Editorial y Ampliando

Al estacionarme al lado derecho del camino concreté un encuentro con un caballero de Dios que me guiaría hasta encontrar las personas que buscaba por senderos inusuales para mí en el área norte-central de la Isla. Concentrado en la misión del día, solo pensaba en llegar al lugar programado y cumplir el cometido. Pero, Dios se vale de los detalles para recordar la grandeza y la hermosura de su amor a través de sus pequeños.

El caballero me presentó a su esposa, un matrimonio octogenario que practica la caridad con los necesitados como su ministerio de vida. Luego de una charla amena, me dirigió a la puerta trasera de su guagua y me presentó a su amado guardián que lo acompaña a todas partes. Pepe, con más de 40 años, sufre de perlesía cerebral severa. Los padres relataron cómo los pronósticos estimaban que estaría en un estado vegetal y a pesar de eso lograron que caminara con ayuda. En la voz alegre de aquellos padres sentí las noches en vela, años de sacrificio y entrega total; sentí su profundo amor.
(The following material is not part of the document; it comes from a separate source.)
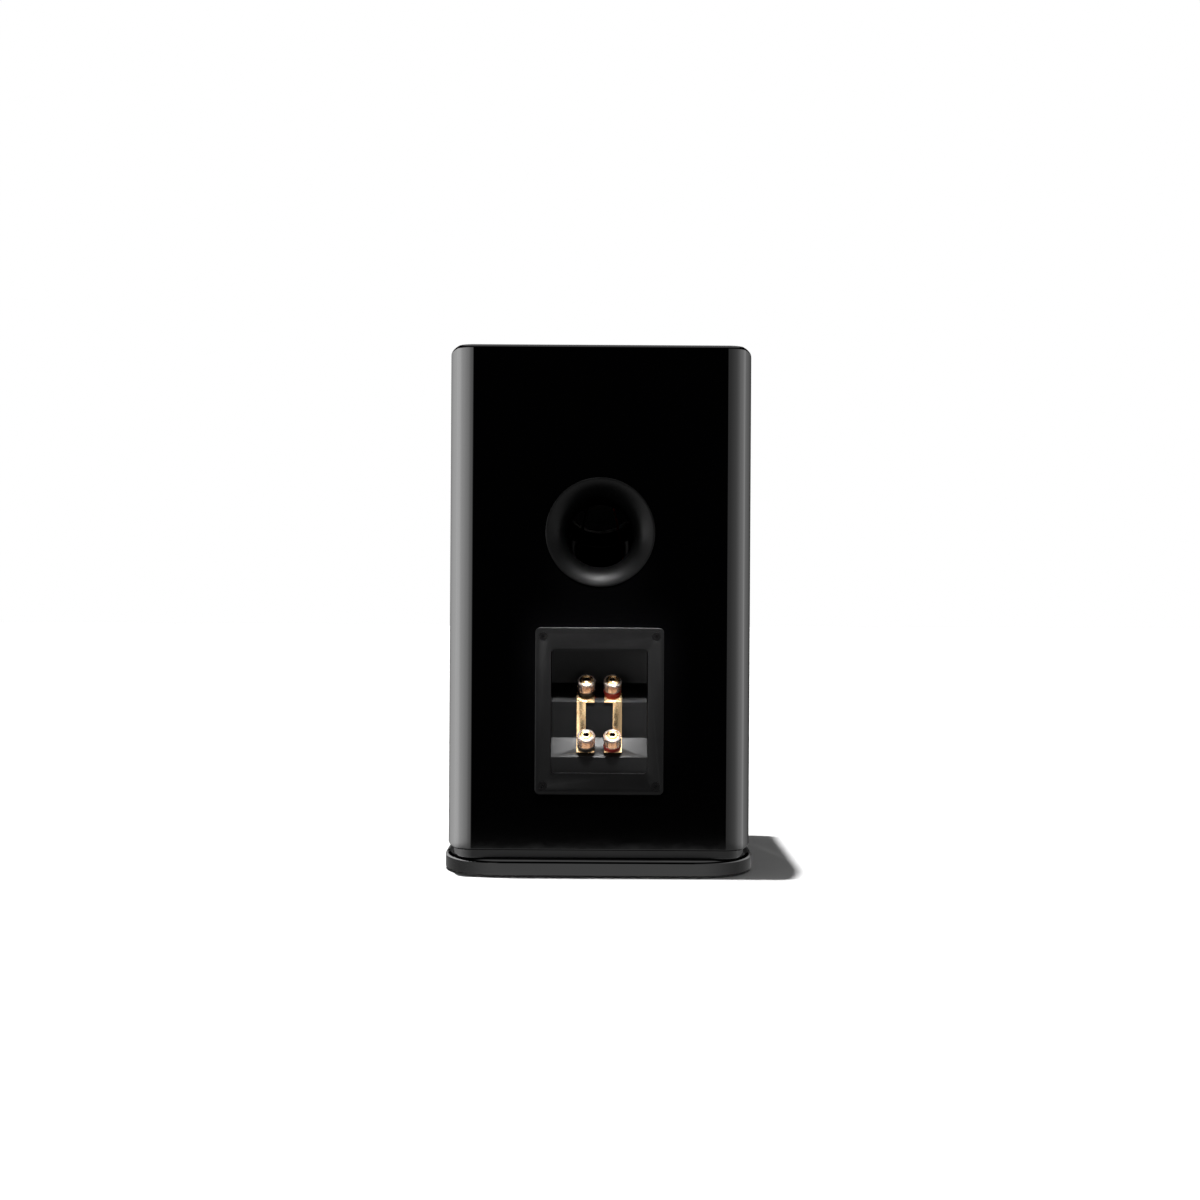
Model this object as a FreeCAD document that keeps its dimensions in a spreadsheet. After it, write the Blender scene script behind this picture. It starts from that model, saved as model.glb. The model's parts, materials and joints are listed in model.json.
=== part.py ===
import FreeCAD, Part
import math
import os
import re

import Sketcher

# A two-way bookshelf loudspeaker, in millimetres. X is its width, Y its depth with the
# listener at -Y, and Z is up. The origin is on the floor under the middle of the plinth.
# "Left" and "right" of the cabinet are as seen from the front. The posts are named red and
# black: seen from behind, red is on the right, which is -X.

Vector = FreeCAD.Vector
UPRIGHT = FreeCAD.Rotation()
FORWARD = FreeCAD.Rotation(Vector(1, 0, 0), 90)
REARWARD = FreeCAD.Rotation(Vector(1, 0, 0), -90)
POST_TILT = FreeCAD.Rotation(Vector(1, 0, 0), -45)
ACROSS = FreeCAD.Rotation(Vector(0, 1, 0), 90)

SIZES = {
    # cabinet
    "cabinet_wide": 224.7,
    "cabinet_deep": 282,
    "cabinet_tall": 364.5,
    "panel_thick": 18,
    "baffle_thick": 22,
    "rear_corner_radius": 13.35,
    "rear_corner_turn": 75,
    "side_sweep_radius": 230,
    "front_edge_radius": 8,
    "top_edge_radius": 2.5,
    "bottom_edge_radius": 1,
    "back_joint_inset": 12,
    # plinth and feet
    "foot_tall": 2,
    "foot_radius": 11,
    "foot_inset_side": 36,
    "foot_inset_end": 38,
    "plinth_thick": 11.5,
    "plinth_proud_side": 1.65,
    "plinth_proud_end": 4,
    "plinth_corner_radius": 38,
    "plinth_corner_turn": 60,
    "plinth_sweep_radius": 88,
    "plinth_front_radius": 14,
    "plinth_edge_radius": 3,
    "shadow_gap_tall": 6,
    "shadow_gap_inset": 4,
    "plinth_screw_inset": 58,
    # brace, pads
    "brace_thick": 12,
    "brace_deep": 60,
    "brace_front": 0,
    "brace_below_port": 21.8,
    "brace_hole_radius": 14,
    "pad_thick": 14,
    "pad_deep": 150,
    "pad_clearance": 8,
    # reflex port
    "port_drop": 135.2,
    "port_lip_radius": 39.5,
    "port_hole_radius": 37.6,
    "port_lip_wide": 1.4,
    "port_lip_proud": 0.8,
    "port_flange_thick": 2.2,
    "port_throat_radius": 25,
    "port_wall": 2.4,
    "port_roll_radius": 17,
    "port_spigot": 34,
    "port_socket": 12,
    "port_long": 138,
    "port_inner_lip_wide": 8,
    "port_inner_flare": 14,
    # terminal cup
    "cup_raise": 100.5,
    "cup_wide": 92.5,
    "cup_high": 120.4,
    "cup_flange": 2.4,
    "cup_corner_radius": 3.6,
    "cup_open_wide": 69.8,
    "cup_open_high": 89.8,
    "cup_wall": 2.5,
    "cup_gasket_thick": 0.8,
    "cup_edge_radius": 0.7,
    "low_step_depth": 7.5,
    "low_step_high": 11.3,
    "slope_run": 13.3,
    "middle_step_high": 26,
    "cup_screw_across": 40.6,
    "cup_screw_up": 53.8,
    # posts, four of them
    "post_spacing": 19,
    "stud_radius": 3,
    "stud_tip": 14.3,
    "stud_tail": 16,
    "stud_flange_radius": 5.2,
    "stud_flange_thick": 0.6,
    "socket_radius": 2,
    "socket_deep": 16,
    "nut_radius": 5.7,
    "nut_thick": 3,
    "ring_radius": 6.5,
    "ring_thick": 2.5,
    "knob_radius": 6.5,
    "knob_long": 8.8,
    "core_radius": 5,
    "core_rim": 0.9,
    "collar_radius": 3.5,
    "collar_long": 1.4,
    "sleeve_flutes": 12,
    "flute_radius": 0.8,
    "clamp_gap": 0.05,
    # jumpers
    "jumper_thick": 1,
    "jumper_inner": 3.5,
    "jumper_outer": 16.5,
    "jumper_bridge": 9.9,
    "jumper_ear": 15.5,
    "jumper_slot_radius": 3.3,
    # woofer
    "woofer_raise": 108.5,
    "woofer_radius": 85,
    "woofer_flange": 4.5,
    "woofer_proud": 0.5,
    "woofer_hole_radius": 74.5,
    "woofer_screw_circle": 80.5,
    "woofer_ledge_radius": 76,
    "woofer_window_radius": 69,
    "basket_depth": 50,
    "basket_wall": 2.5,
    "basket_cup_radius": 43,
    "basket_window_high": 28,
    "basket_window_drop": 39,
    "spider_shelf_radius": 53.8,
    "spider_depth": 42,
    "spider_thick": 0.8,
    "woofer_plate_thick": 6,
    "woofer_magnet_thick": 18,
    "woofer_back_thick": 6,
    "woofer_vent_radius": 6,
    "cone_radius": 60,
    "cone_thick": 1.2,
    "cone_depth": 26,
    "cone_lip_depth": 7,
    "cone_curve_radius": 93,
    "dust_cap_radius": 25,
    "dust_cap_high": 8,
    "dust_cap_rise": 4.05,
    "dust_cap_thick": 0.6,
    "former_radius": 19.2,
    "former_thick": 0.5,
    "winding_thick": 0.5,
    "pole_radius": 18.6,
    "woofer_gap": 2.1,
    "woofer_plate_radius": 48,
    "woofer_magnet_radius": 50,
    "woofer_magnet_bore": 30,
    "roll_radius": 5.6,
    "roll_thick": 0.8,
    "roll_inset": 10.1,
    "roll_depth": 5,
    "surround_foot": 4,
    "winding_long": 16,
    "window_wide": 33,
    "tag_strip_long": 26,
    "tag_strip_wide": 5.4,
    "tag_strip_thick": 3,
    "tag_radius": 1.5,
    "tag_long": 7,
    "tag_spacing": 16,
    # tweeter
    "tweeter_raise": 270.5,
    "tweeter_radius": 58,
    "tweeter_flange": 4.5,
    "tweeter_proud": 0.5,
    "tweeter_hole_radius": 46,
    "tweeter_screw_circle": 51.5,
    "tweeter_mouth_radius": 44,
    "dome_radius": 12.5,
    "dome_high": 4,
    "dome_seat_radius": 14.2,
    "dome_depth": 8.8,
    "dome_thick": 0.3,
    "dome_rim_thick": 0.5,
    "tweeter_pole_radius": 12.1,
    "tweeter_gap": 1.3,
    "tweeter_magnet_radius": 36,
    "tweeter_magnet_thick": 10,
    "tweeter_plate_thick": 4,
    "chamber_radius": 32,
    "chamber_long": 21,
    # crossover
    "board_wide": 150,
    "board_deep": 115,
    "board_thick": 1.6,
    "board_front": -40,
    "board_stand": 8,
    "block_deep": 10,
    "block_high": 10,
    "lead_radius": 1,
    # fits
    "loose": 0.3,
    "snug": 0.05,
}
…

Mi admiración ante unos padres de tal calibre afloró instantáneamente y pensé que son un ejemplo de amor paternal frente a los miles de padres e hijos puertorriqueños.

El guardaespaldas tal vez no esté armado y más bien este abrochado a su cinturón, pero alerta a los estímulos auditivos y sensible a la luz demostraba su despertar al entorno. Su mirada tímida, el semblante tranquilo, sus piernas con falta de firmeza, su cabello negro y gris y sus movimientos pausados. No emitió sonido como a la espera de que dijera algo.

Me dirigí hacia Pepe y le dije con tono alegre: “¿cómo estás mi amigo?”. En silencio giró su rostro un poco, cerró un poco los ojos y se alegró. Era la sonrisa de Jesús en el rostro del discapacitado. En unos pocos segundos, entendí que podía continuar con el aval del centinela que me regaló una semilla especial de alegría para valorar tanto el camino, como la intención que me llevó hasta los campos del norte de Borinquen.